On downside, we think it would really be two things. One would be an earnings miss or industry data point / commentary resulting in multiple compression. But a lot of these satellite revenue streams are contractual and have decently high visibility, so with guidance for the year out of the way, we think you are derisked there and only have exposure for 2 quarters maximum. On multiple compression, the entire space already trades so poorly and sentiment is so negative, we are not sure how much lower it can go.
The other downside risk is that Intelsat dividends out cash to the equity or plows into share buybacks. We think that is definitely a possibility, but seems that mgmt and the equity owners are balanced here…they know they need to further invest in the business to get their own multiple rerating, if they are going at this standalone. They have discussed funding a mid earth orbit constellation, for example (interestingly, only SES has a MEO currently, so we do wonder if part of this is a negotiating tactic).

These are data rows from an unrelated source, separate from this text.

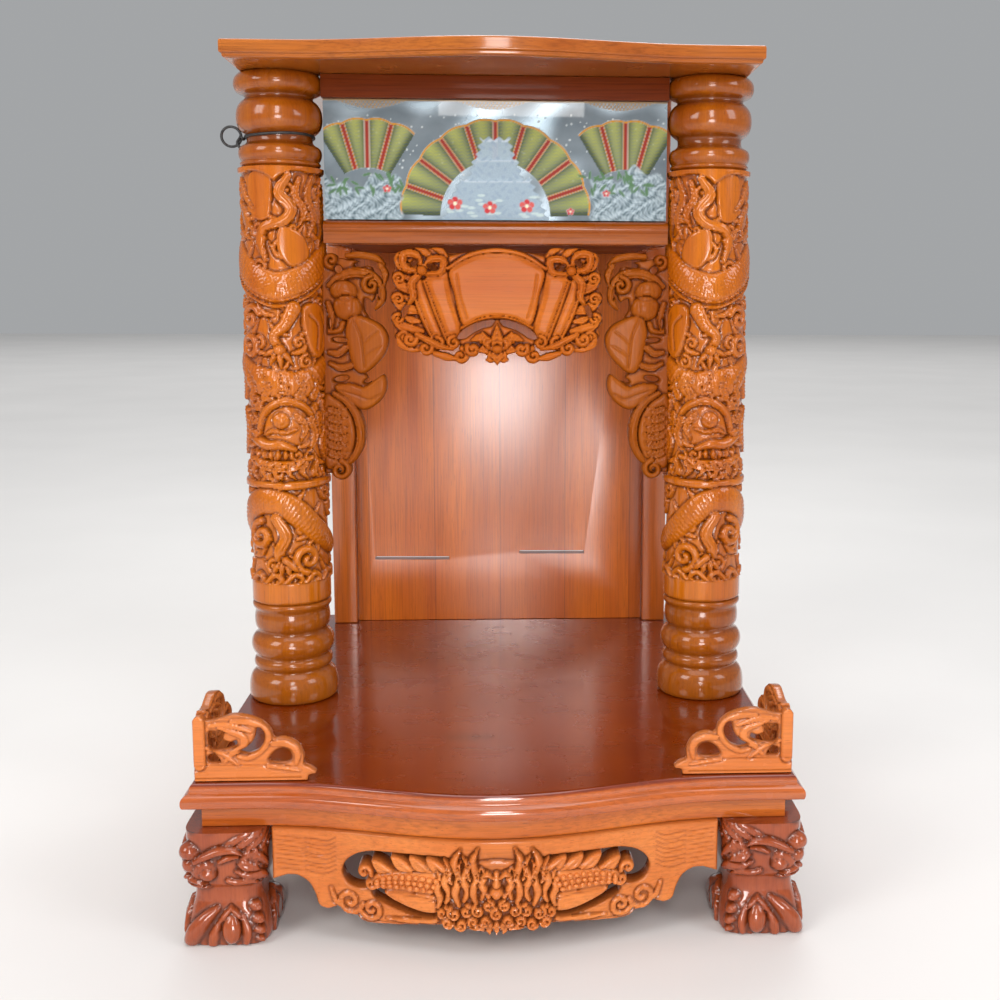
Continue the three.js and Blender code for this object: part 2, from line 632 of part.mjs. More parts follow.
// Half outline of a low pierced fence: a tall post end, then a run of scrolls stepping down to a tail.
function galleryShape(length, side, peak) {
  const outline = [
    [0, 0], [length, 0], [length - 2, 4], [length - 9, 8], [length - 11, 24], [length - 18, 32],
    [length - 29, 32], [length - 34, 38], [length - 40, 50], [length - 52, peak], [length - 66, peak - 2],
    [16, 50], [11, 48], [0, 49],
  ].map(([x, z]) => [side * x, z + DECK_TOP + GAP]);
  const shape = shapeFrom(outline);
  const base = DECK_TOP + GAP;
  addEllipseHole(shape, side * (length - 24), base + 18, 9, 5.5, side * -0.1);
  addEllipseHole(shape, side * (length - 45), base + 33, 5, 11, side * -0.6);
  addEllipseHole(shape, side * (length - 68), base + 33, 9, 4.5, side * 0.5);
  addEllipseHole(shape, side * 18, base + 19, 5, 4);
  return shape;
}

function galleries() {
  const length = 93;
  const corner = HALF_WIDTH - GALLERY_INSET;
  const front = DECK_FRONT + GALLERY_INSET;
  forBothSides((name, side) => {
    const face = panel(galleryShape(length, -side, 53), front + GALLERY_THICKNESS, GALLERY_THICKNESS, 3);
    place(`gallery_front_${name}`, toGeometry(face), LACQUER, side * corner, 0, 0);
    const run = toGeometry(panel(galleryShape(length, 1, 58), 0, GALLERY_THICKNESS, 3));
    run.rotateZ(Math.PI / 2);
    const x = side * (corner - GALLERY_THICKNESS / 2) - GALLERY_THICKNESS / 2;
    place(`gallery_side_${name}`, run, LACQUER, x, front + GALLERY_THICKNESS + GAP, 0);
  });
}

deckBoard();
deckRails();
frontApron();
sideAprons();
frontFeet();
rearFeet();
columns();
wireTie();
rearPosts();
backPanel();
glassBox();
canopyBoard();
valanceCentre();
valanceBrackets();
galleries();

export default cabinet;
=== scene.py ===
"""Looks of a household altar cabinet: carved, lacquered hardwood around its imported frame."""

import math

import bmesh
import bpy
import numpy as np
from mathutils import Matrix, Vector


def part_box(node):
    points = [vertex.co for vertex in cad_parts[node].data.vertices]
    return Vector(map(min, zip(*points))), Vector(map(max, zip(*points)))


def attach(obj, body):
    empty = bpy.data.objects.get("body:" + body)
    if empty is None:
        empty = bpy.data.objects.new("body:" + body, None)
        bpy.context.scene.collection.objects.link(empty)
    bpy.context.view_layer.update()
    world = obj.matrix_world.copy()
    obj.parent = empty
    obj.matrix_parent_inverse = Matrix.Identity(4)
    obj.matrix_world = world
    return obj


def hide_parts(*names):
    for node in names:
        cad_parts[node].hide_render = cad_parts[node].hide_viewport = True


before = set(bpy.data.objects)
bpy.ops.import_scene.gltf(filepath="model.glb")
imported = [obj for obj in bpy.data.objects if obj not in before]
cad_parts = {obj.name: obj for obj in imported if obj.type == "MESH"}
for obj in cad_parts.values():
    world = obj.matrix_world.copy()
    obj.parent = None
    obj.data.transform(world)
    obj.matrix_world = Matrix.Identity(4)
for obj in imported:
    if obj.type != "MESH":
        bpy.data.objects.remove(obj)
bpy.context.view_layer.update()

bl_info = {
    "name": "Household Altar Cabinet",
    "version": (1, 0, 0),
    "blender": (4, 5, 0),
    "location": "3D View > Sidebar > Altar",
    "description": "Builds the carved and lacquered pieces of a household altar cabinet",
    "category": "Object",
}

MM = 0.001


def box_mm(node):
    """Lowest and highest corner of a node, in millimetres."""
    low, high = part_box(node)
    return np.array(low) / MM, np.array(high) / MM


# --- Sizes that the pieces share, in millimetres, read from the frame where it has them ---

DECK_LOW, DECK_HIGH = box_mm("deck_board")
COLUMN_LOW, COLUMN_HIGH = box_mm("column_right")
APRON_HIGH = box_mm("front_apron")[1]
LINTEL_LOW, LINTEL_HIGH = box_mm("lintel")
SIDES = (("left", -1), ("right", 1))
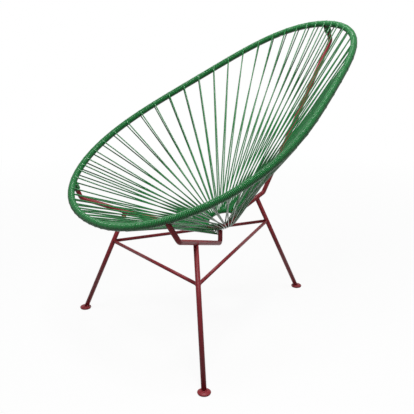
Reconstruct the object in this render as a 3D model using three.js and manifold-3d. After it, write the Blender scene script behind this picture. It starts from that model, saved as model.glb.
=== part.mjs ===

In the case of a no deal scenario, we think mgmt and equity owners will opt for a balanced capital allocation approach, part of which will be reinvesting in the business and therefore not completely detrimental to the bonds.
I do not hold a position with the issuer such as employment, directorship, or consultancy.
I and/or others I advise do not hold a material investment in the issuer's securities.